That was five years ago. Sternhagen had suspected something was going on between White and her daughter-in-law but the police weren't interested. As far as they were concerned, a drunk fell and bashed his head on a rock in Central Park. So Sternhagen hires a chubby little hit man to take revenge on White. White survives the attack but is later convicted of the five-year-old murder.

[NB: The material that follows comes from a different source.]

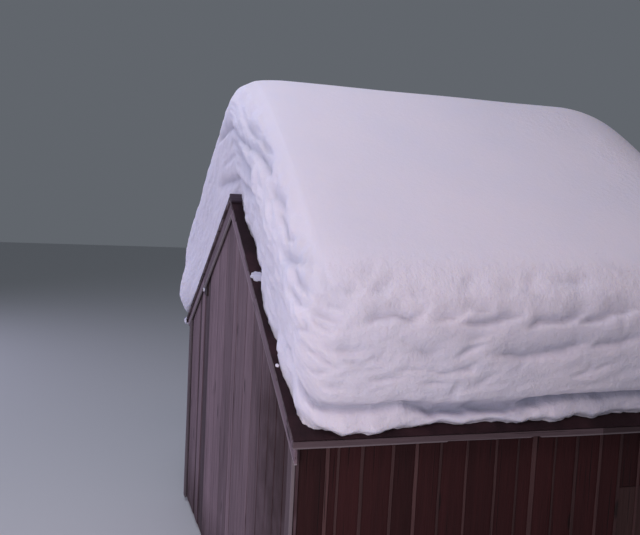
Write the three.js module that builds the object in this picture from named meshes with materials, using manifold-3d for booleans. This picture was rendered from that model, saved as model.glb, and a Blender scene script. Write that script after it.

The plot has a few holes but it's so complicated that it would take too much time and space to explain them. I'll mention one. On the night of the attempted hit, Sternhagen, her former daughter-in-law, her grandchild, and White went to dinner. At the same time, the unprepossessing hit man sat in a nearby café and waited. Just as the Sternhagen party, including the intended victim were leaving the restaurant, the hit man got a call that they were leaving and showed up in time to put a bullet into White. But how did the hit man know that it was time to leave the café? Someone at the restaurant must have called him. No one was seen making the call, but Sternhagen had gone back inside because she'd "forgotten something." It was then that she presumably called the hit man and alerted him. But it's a weak assumption. Any of the guests or staff in the restaurant could have made the call. The hit man might have had a friend or accomplice in the restaurant keeping an eye on the Sternhagen party. It's a minor thing but it was a snag that my attention caught on and my disbelief was momentarily suspended.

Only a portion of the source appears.